O resultado se sustenta principalmente pela qualidade do texto e dos diálogos. Além de contar com um elenco cômico excepcional, o filme traz uma série de cenas estruturadas como esquetes, com direito a tiradas hilárias sobre drogas e sexualidade. Do começo ao fim, a narrativa jamais perde ao fôlego enquanto posterga a chegada à festa através de diferentes imprevistos durante a noite. Cenas envolvendo um karaokê, um entregador de pizza, um urso panda e um cruzeiro se revelam hilárias, dotadas de impecável timing cômico. Ao mesmo tempo, o roteiro consegue apresentar satisfatoriamente cerca de vinte personagens marcantes, algo nada fácil em termos de tom e estrutura. O mosaico de jovens e adultos soa impressionantemente coeso pela velocidade das falas sarcásticas – vide a primeira e última cenas, cujos cortes abruptos da montagem contribuem a reforçar sua intensidade.
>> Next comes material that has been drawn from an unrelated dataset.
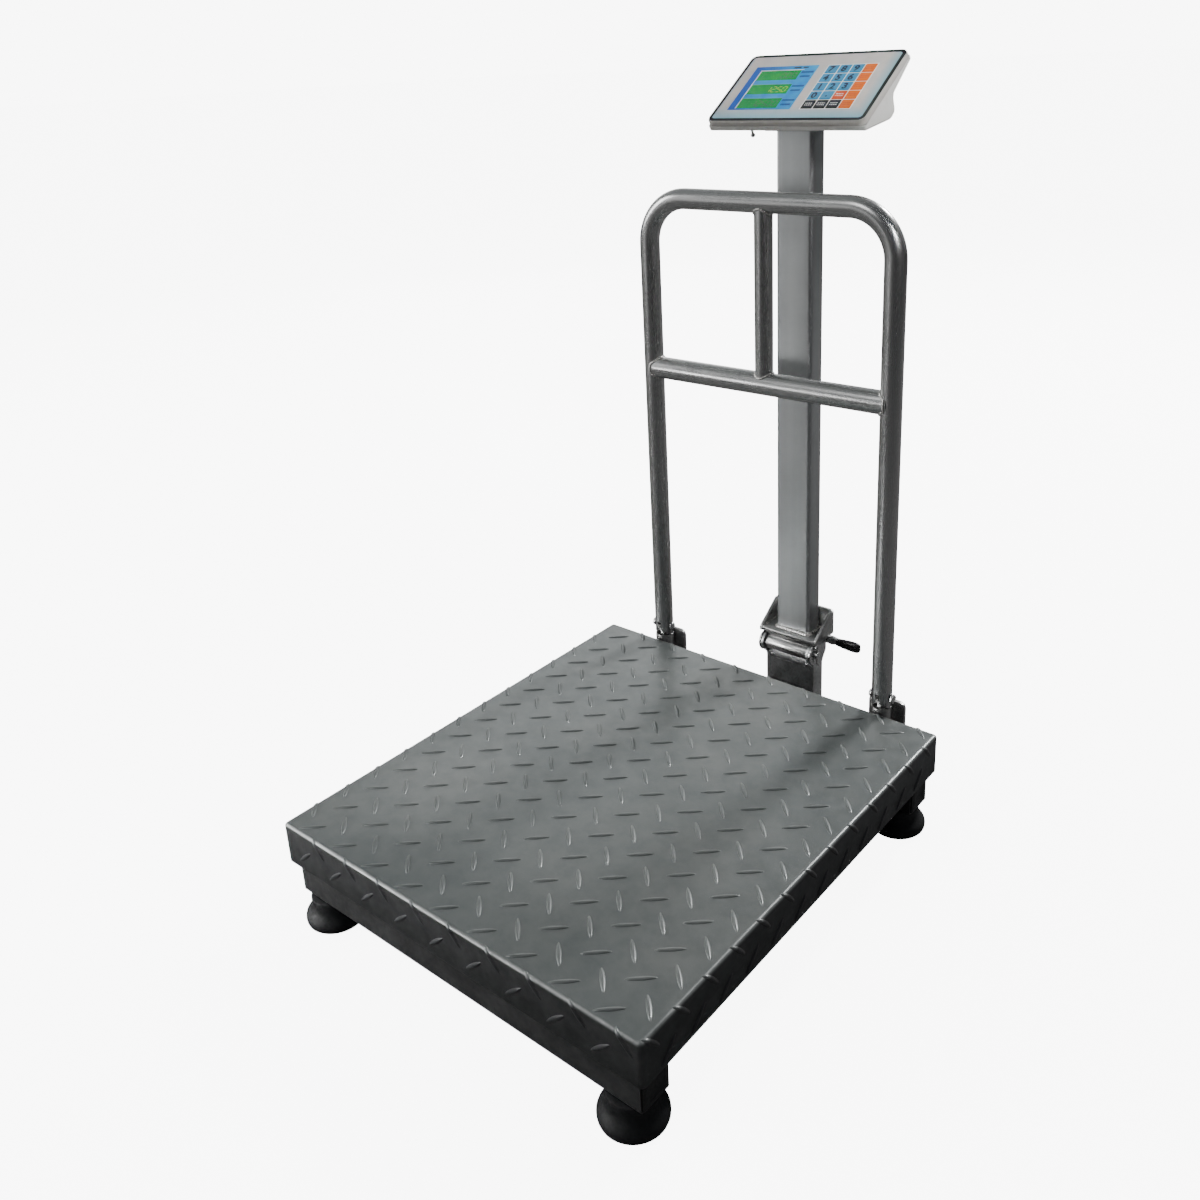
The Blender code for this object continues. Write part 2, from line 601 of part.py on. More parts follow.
boolean(bracket, [rod('X', -60, 60, PIN_R + GAP, (0.0, 0.0), 24),
                  mast_box(-4.6, 4.6, 380.0, 394.0, 120.0, CLAMP_Z),
                  rod('Y', 380.0 - HINGE_Y, 394.0 - HINGE_Y, 4.6,
                      (0.0, CLAMP_Z - HINGE_Z), 20)])


def head_to_world(v, n):
    """A point of the head's side profile, as (y, z) of the whole object."""
    c, s = math.cos(HEAD_TILT), math.sin(HEAD_TILT)
    return HEAD_Y + v * c - n * s, HEAD_Z + v * s + n * c


def under_z(y):
    """Height of the head case's underside, which slopes a little."""
    (ya, za), (yb, zb) = head_to_world(*UNDER_FRONT), head_to_world(*UNDER_REAR)
    return za + (y - ya) * (zb - za) / (yb - ya)


def column():
    """Rectangular tube, its top cut to the head's slope."""
    bm = bmesh.new()
    yc = COL_Y0 + COL_D / 2
    out = rounded_rect(COL_W / 2, COL_D / 2, COL_R, 4)
    inn = rounded_rect(COL_W / 2 - COL_T, COL_D / 2 - COL_T, COL_R - COL_T, 4)
    levels = []
    for pts in (out, inn):
        lo = [bm.verts.new((x, y + yc - HINGE_Y, PLATE_Z1 + GAP - HINGE_Z))
              for x, y in pts]
        hi = [bm.verts.new((x, y + yc - HINGE_Y,
                            under_z(y + yc) - 3.0 - 2 * GAP - HINGE_Z))
              for x, y in pts]
        levels.append((lo, hi))
    n = len(out)
    for i in range(n):
        j = (i + 1) % n
        (olo, ohi), (ilo, ihi) = levels
        bm.faces.new((olo[i], olo[j], ohi[j], ohi[i]))
        bm.faces.new((ilo[j], ilo[i], ihi[i], ihi[j]))
        bm.faces.new((ohi[i], ohi[j], ihi[j], ihi[i]))
        bm.faces.new((olo[j], olo[i], ilo[i], ilo[j]))
    return bm


finish("column_post", column(), M_STAINLESS, MAST_AXIS, mast)

y0, y1 = 359.0, 400.5
plate = [mast_local(y0, under_z(y0) - GAP - 3.0), mast_local(y1, under_z(y1) - GAP - 3.0),
         mast_local(y1, under_z(y1) - GAP), mast_local(y0, under_z(y0) - GAP)]
finish("head_mount_plate", prism(plate, 'X', -36.0, 36.0), M_BRACKET, MAST_AXIS,
       mast, smooth=False)

# ================================================================ head
HEAD_AT = world(0, HEAD_Y, HEAD_Z)
HEAD_ROT = (HEAD_TILT, 0.0, 0.0)


def head_part(name, bm, mat, smooth=True):
    """Built with x across, y up the panel's slope and z out of it."""
    return finish(name, bm, mat, HEAD_AT, mast, HEAD_ROT, smooth)


def slab(hu, hv, r, n0, n1, seg=4, cu=0.0, cv=0.0):
    return prism([(x + cu, y + cv) for x, y in rounded_rect(hu, hv, r, seg)],
                 'Z', n0, n1)


bezel = head_part("head_bezel", slab(CASE_U, CASE_V, CASE_R, -BEZEL_D, 0.0, 5), M_CASE)
boolean(bezel, [slab(PANEL_U + GAP, PANEL_V + GAP, CASE_R - 2.4, -1.1, 3.0, 5),
                slab(97.0, 55.5, 4.0, -12.0, 3.0, 3),
                slab(CASE_U - 3.0, CASE_V - 3.0, CASE_R - 3.0, -12.0, -3.6, 4)])

panel = head_part("overlay_panel", slab(PANEL_U, PANEL_V, CASE_R - 2.8,
                                        -PANEL_T, 0.0, 5), M_PANEL)
windows = bmesh.new()
for v in LCD_V:
    add_box(windows, LCD_U0, LCD_U1, v - LCD_HALF, v + LCD_HALF, -3.0, 3.0)
for row in range(5):
    for col in range(4):
        u = KEY_U0 + KEY_PITCH * col
        v = KEY_V0 - KEY_PITCH * row
        add_box(windows, u - KEY_HOLE / 2, u + KEY_HOLE / 2, v - KEY_HOLE / 2,
                v + KEY_HOLE / 2, -3.0, 3.0)
boolean(panel, [windows])

head_part("lcd_display", box(-80.0, -14.0, -43.5, 34.0, -4.0, -1.2), M_LCD, False)
head_part("main_board", slab(90.0, 50.0, 3.0, -6.0, -4.4, 2), M_BOARD, False)
head_part("battery", slab(35.0, 12.0, 2.0, -20.5, -8.2, 2, 0.0, -24.0), M_BATTERY)


def offset_outline(pts, d):
    """Move each side of a convex or gently bent outline inwards by d."""
    n = len(pts)
    area = sum(pts[i][0] * pts[(i + 1) % n][1] - pts[(i + 1) % n][0] * pts[i][1]
               for i in range(n))
    s = 1.0 if area > 0 else -1.0
    out = []
    for i in range(n):
        p0, p1, p2 = Vector(pts[i - 1]), Vector(pts[i]), Vector(pts[(i + 1) % n])
        e1, e2 = (p1 - p0).normalized(), (p2 - p1).normalized()
        n1 = Vector((-e1.y, e1.x)) * s
        n2 = Vector((-e2.y, e2.x)) * s
        m = (n1 + n2)
        m = m / m.length
        out.append(tuple(p1 + m * (d / max(m.dot(n1), 0.3))))
    return out


shell_top = -BEZEL_D - GAP
outline = [(-CASE_V, shell_top), (-CASE_V, -13.5), UNDER_FRONT, UNDER_REAR,
           (-7.5, -40.6), (0.5, -39.4), (3.6, -36.0), (7.0, -23.6), (10.2, -20.4),
           (59.0, -13.8), (62.6, -12.4), (CASE_V, shell_top)]
shell = head_part("head_rear_shell", prism(outline, 'X', -CASE_U, CASE_U), M_CASE)
inner = offset_outline(outline, 2.5)
inner[0] = (-CASE_V + 2.5, shell_top + 4.0)
inner[-1] = (CASE_V - 2.5, shell_top + 4.0)
boolean(shell, [prism(inner, 'X', -CASE_U + 2.5, CASE_U - 2.5)])

# ---- toggle switch under the case, near its left end
SW_U, SW_V = -55.0, -49.5
under_dir = Vector(UNDER_REAR) - Vector(UNDER_FRONT)
sw_n = UNDER_FRONT[1] + (SW_V - UNDER_FRONT[0]) * under_dir.y / under_dir.x
under_dir.normalize()
sw_down = Vector((0.0, under_dir.y, -under_dir.x))       # straight out of the case
hole = rod('Z', -9, 9, 3.6, (0.0, 0.0), 16)
turn = Vector((0, 0, 1)).rotation_difference(-sw_down).to_matrix()
bmesh.ops.rotate(hole, verts=hole.verts, cent=(0, 0, 0), matrix=turn)
bmesh.ops.translate(hole, verts=hole.verts, vec=(SW_U, SW_V, sw_n + 1.0))
boolean(shell, [hole])
sw_prof = [(0, 4.0), (2.2, 3.6), (2.8, 1.8), (2.8, -1.6), (1.7, -2.6),
           (1.5, -7.2), (2.5, -8.4), (2.9, -9.8), (2.5, -11.2), (1.3, -12.2), (0, -12.4)]
bm = lathe(sw_prof[::-1], 14)
lean = Matrix.Rotation(math.radians(10.0), 3, 'X')
bmesh.ops.rotate(bm, verts=bm.verts, cent=(0, 0, 0), matrix=turn @ lean)
head_m = Matrix.Rotation(HEAD_TILT, 3, 'X')
sw_at = HEAD_AT + head_m @ Vector((SW_U, SW_V, sw_n + 1.2)) * MM
finish("power_switch", bm, M_ZINC, sw_at, mast, HEAD_ROT)

# ---- keys: four columns by five rows, each in its own window
KEYS = [["key_7", "key_8", "key_9", "key_memory_1"],
        ["key_4", "key_5", "key_6", "key_memory_2"],
        ["key_1", "key_2", "key_3", "key_memory_3"],
        ["key_0", "key_dot", "key_clear", "key_memory_4"],
        ["key_zero", "key_tare", "key_total", "key_memory_5"]]
for row in range(5):
    for col in range(4):
        name = KEYS[row][col]
        mat = M_KEY_BLUE
        if col == 3:
            mat = M_KEY_ORANGE
        elif row == 4:
            mat = M_KEY_BLACK
        elif name == "key_clear":
            mat = M_KEY_RED
        h = KEY_SIZE / 2
        bm = bmesh.new()
        lo = [bm.verts.new((x, y, KEY_BOTTOM)) for x, y in rounded_rect(h, h, 1.0, 1)]
        mid = [bm.verts.new((x, y, KEY_TOP - 0.3)) for x, y in rounded_rect(h, h, 1.0, 1)]
        hi = [bm.verts.new((x, y, KEY_TOP)) for x, y in
              rounded_rect(h - 0.4, h - 0.4, 0.8, 1)]
        bm.faces.new(lo[::-1])
        bm.faces.new(hi)
        for a, b in ((lo, mid), (mid, hi)):
            for i in range(len(a)):
                j = (i + 1) % len(a)
                bm.faces.new((a[i], a[j], b[j], b[i]))
        at = HEAD_AT + head_m @ Vector((KEY_U0 + KEY_PITCH * col,
                                        KEY_V0 - KEY_PITCH * row, 0.0)) * MM
        finish(name, bm, mat, at, mast, HEAD_ROT, smooth=False)

# ================================================================ clamp
LEVER_AT = world(0, 397.0, CLAMP_Z)
lever_axis = empty("clamp_axis", LEVER_AT)
bm = lathe([(0, 373.5 - 397.0), (6.4, 373.5 - 397.0), (7.0, 374.3 - 397.0),
            (7.0, 381.5 - GAP - 397.0), (4.0, 381.5 - GAP - 397.0),
            (4.0, 403.6 - 397.0), (3.2, 404.4 - 397.0), (0, 404.4 - 397.0)], 18)
bmesh.ops.rotate(bm, verts=bm.verts, cent=(0, 0, 0),
                 matrix=Matrix.Rotation(math.radians(-90), 3, 'X'))
finish("clamp_bolt", bm, M_ZINC, LEVER_AT, lever_axis)

LY0, LY1 = 393.4 - 397.0, 398.8 - 397.0
arm = [(0.0, -5.0), (30.0, -4.2), (44.0, -5.6), (49.5, -4.4), (56.0, -3.4),
       (56.0, 3.4), (49.5, 4.4), (44.0, 5.6), (30.0, 4.2), (0.0, 5.0)]
lever = finish("clamp_lever", prism(arm, 'Y', LY0, LY1), M_ZINC, LEVER_AT, lever_axis)
boolean(lever, [rod('Y', 392.7 - 397.0, 401.6 - 397.0, 9.4, (0.0, 0.0), 24)], 'UNION')
boolean(lever, [rod('Y', -12, 12, 4.0 + GAP, (0.0, 0.0), 20)])

grip_pts = [(50.2, -4.8), (56.0, -5.6), (66.0, -6.4), (80.0, -6.2), (84.6, -4.6),
            (LEVER_END, -1.6), (LEVER_END, 2.4), (84.6, 4.6), (78.0, 5.6),
            (60.0, 5.4), (50.2, 4.8)]
grip = finish("lever_grip", prism(grip_pts, 'Y', LY0 - 1.6, LY1 + 1.6), M_GRIP,
              LEVER_AT, lever_axis)
boolean(grip, [box(40.0, 56.4, LY0 - GAP, LY1 + GAP, -4.75, 4.75)])
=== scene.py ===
"""Looks for the folding-column platform scale: detailed meshes and materials around the fixed CAD frame."""
import json
import math
import random

import bpy
import bmesh
from mathutils import Matrix, Vector, noise

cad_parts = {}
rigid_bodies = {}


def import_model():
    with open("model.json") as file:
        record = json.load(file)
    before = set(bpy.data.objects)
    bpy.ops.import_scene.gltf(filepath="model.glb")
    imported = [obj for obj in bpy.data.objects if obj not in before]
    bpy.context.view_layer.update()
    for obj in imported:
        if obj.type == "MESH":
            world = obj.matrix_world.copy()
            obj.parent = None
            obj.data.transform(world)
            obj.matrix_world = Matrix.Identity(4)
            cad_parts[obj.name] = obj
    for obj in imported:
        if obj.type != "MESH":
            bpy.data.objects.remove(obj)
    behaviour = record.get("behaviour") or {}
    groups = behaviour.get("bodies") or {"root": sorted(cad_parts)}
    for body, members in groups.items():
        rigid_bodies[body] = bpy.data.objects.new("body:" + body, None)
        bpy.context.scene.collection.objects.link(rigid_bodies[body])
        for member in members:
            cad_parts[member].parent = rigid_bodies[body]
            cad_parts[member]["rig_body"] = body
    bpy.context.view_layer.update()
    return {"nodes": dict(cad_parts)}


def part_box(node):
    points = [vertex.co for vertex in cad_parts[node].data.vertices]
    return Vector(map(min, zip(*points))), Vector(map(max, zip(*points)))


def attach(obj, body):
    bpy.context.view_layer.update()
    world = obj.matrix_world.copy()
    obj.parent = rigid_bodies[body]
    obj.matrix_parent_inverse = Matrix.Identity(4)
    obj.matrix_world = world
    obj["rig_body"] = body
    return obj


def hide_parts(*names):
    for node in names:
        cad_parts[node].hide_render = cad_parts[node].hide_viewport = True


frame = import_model()
random.seed(7)

MM = 0.001
col = bpy.context.scene.collection


def B(node):
    """Lowest and highest corner of a CAD node, in millimetres."""
    lo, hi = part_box(node)
    return lo / MM, hi / MM


# ================================================================ camera
def add_camera():
    C = Vector((0.729611, -0.914067, 0.896516))
    T = Vector((0.019023, -0.0794, 0.510762))
    roll, f = 0.0500346, 1145.309
    z = (T - C).normalized()
    x = z.cross(Vector((0, 0, 1))).normalized()
    y = z.cross(x)
    c, s = math.cos(roll), math.sin(roll)
    x2, y2 = c * x + s * y, -s * x + c * y
    cam = bpy.data.cameras.new("camera")
    co = bpy.data.objects.new("camera", cam)
    col.objects.link(co)
    m = Matrix((x2, -y2, -z)).transposed().to_4x4()
    m.translation = C
    co.matrix_world = m
    cam.sensor_width = 36.0
    cam.lens = f / 1200 * 36.0
    cam.shift_x = -(620 - 600) / 1200
    cam.shift_y = (460 - 600) / 1200
    cam.clip_start, cam.clip_end = 0.01, 200.0
    bpy.context.scene.camera = co


add_camera()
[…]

No que diz respeito à construção estética, Olivia Wilde elabora a maior parte de suas imagens com uma linguagem convencional, baseada direito a muitos planos e contraplanos e close-ups no rosto das atrizes principais, algo que poderia se tornar ainda mais potente caso a cineasta demonstrasse maior ambição. Mesmo assim, alguns elementos se destacam, como o uso da luz natural e a textura um pouco granulada, além de cenas destinadas romper expectativas, a exemplo da esquete animada, do interlúdio musical e da cena dramática na piscina. A diretora propõe uma obra de aparência modesta, porém com um refinamento considerável em temos de ritmo e construção de personagens.
Por fim, Molly e Amy (e Gigi, e Jared, e Nick, e Theo, e Triple A, e George, e Alan) tornam-se figuras memoráveis e idiossincráticas dentro de um filme cujas qualidades de crônica de uma época e de representação da sororidade revelam-se tão verossímeis quanto ousadas. Fora de Série conquista um espaço entre as comédias definidoras de suas gerações, como 10 Coisas que Eu Odeio em Você e Meninas Malvadas. Os grandes estúdios têm muito a aprender com produções deste nível: quem diria que a união entre uma diretora mulher, quatro roteiristas mulheres e três produtoras mulheres poderia resultar num ótimo filme sobre mulheres?